Difficult topics that may follow us back to the States. [Discussed at Close of Service Conference, Rabat, August 2019]
The crew who made it to the end! Staj 99
I’m an American resettling into an American community but as much as I am, I am not. Speaking to an RPCV from Thailand (Returned Peace Corps Volunteer) about the whole resettling process, she stated, “As much as we’re American, we’re a fusion of our experiences and those experiences don’t always coincide with American expectations.” And with her statement, from a different country, culture, and experience, I resonate with completely.
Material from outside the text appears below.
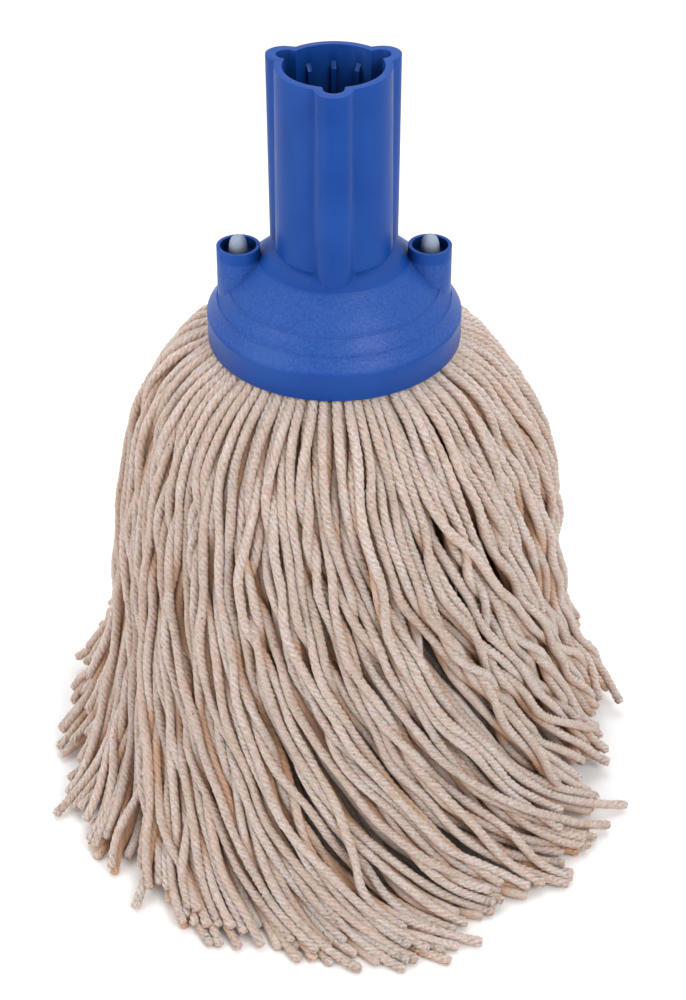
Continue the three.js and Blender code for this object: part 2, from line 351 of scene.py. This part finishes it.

Mom & Dad, don’t take this the wrong way, I’m ready to come home for a bit. Take what I’ve learned here and apply those skills to a new setting, be closer and present for friends and family, catch back up on what the f*&k is going on in my country these days, be in an intellectually stimulating environment with those events people do in parks and bars. But home has changed. I used to say I’ll go home after these two years to be around people who understand me, to feel comfortable, but that answer has changed as well. I’m ready to head back not because I’m entering an easier or more familiar culture, but to become in tune to the parts of me that have changed and then I guess I’ll go from there.
Goodbye to the days of a man sitting on the taxi drivers lap as he drives a taxi filled like a sardine can. It’s off to the U.S. now, so seat belts fastened, it’ll be quite the sight.